A veces justificamos bobamente la importancia de la inversión en el sector cultural con la idea (también utilitarista) de que las artes y la educación nos harán mejores personas. Sin duda, la cultura ayuda a construir comunidad, a desarrollar la imaginación y la empatía y a crear sentido de pertenencia e identidad. De hecho, me atrevo a decir que los aportes más grandes que Colombia le ha dado al mundo son precisamente en las artes, la literatura, la música. ¿Cómo sería este país si dedicarse a la cultura dejara de ser una aventura heroica y se convirtiera en un oficio digno?
Pero también vivimos en mundo en donde las personas con más dinero, con la mejor educación, con mayor acceso a la cultura, pueden ser tan despiadadas y egoístas como cualquiera. Y a veces peores, porque pertenecen a las élites con poder a quienes no tocan los recortes en cultura y educación, y que si les da la gana pueden tomar un avión en primera clase para ir a cualquier museo de Europa. La desfinanciación del sector cultural, como todo, también es un problema de clase.

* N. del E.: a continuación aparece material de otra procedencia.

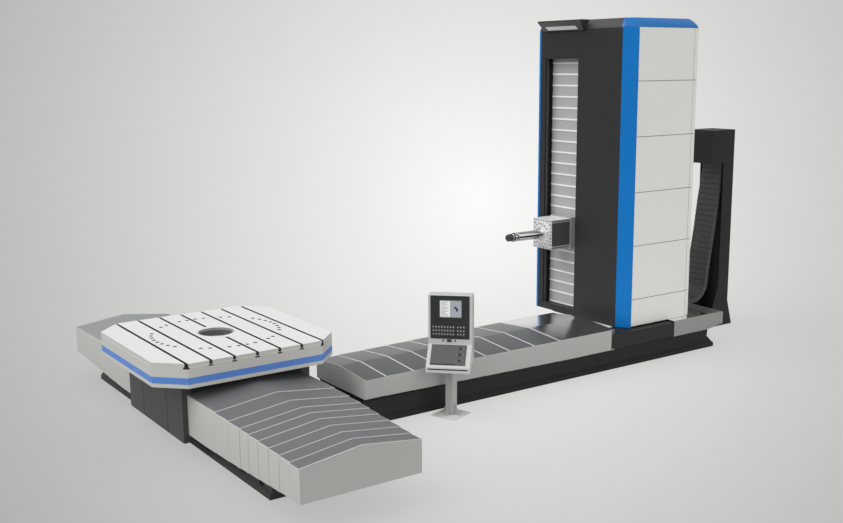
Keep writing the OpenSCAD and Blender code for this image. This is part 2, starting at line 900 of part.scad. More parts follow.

La trampa de estos razonamientos está en que, al querer justificar el arte, moral o económicamente, le cortamos las alas, limitamos su posibilidad más importante que es la de ayudarnos a explorar nuestra humanidad, una humanidad que hoy está inmersa en la revolución tecnológica de las inteligencias artificiales. Las IA saben copiar, pueden componer las frases que le parezcan las más probables, y pueden hacer una colcha de retazos con todos nuestros vicios sociales y gastados lugares comunes. Pronto, lo único que las máquinas no podrán hacer sin nosotros es precisamente eso que llamamos cultura. Por eso, desde tiempos de los rupestres, la producción cultural nunca había sido tan definitiva para la humanidad como lo es hoy en día y eso hace que la crisis sea tan desoladora y absurda.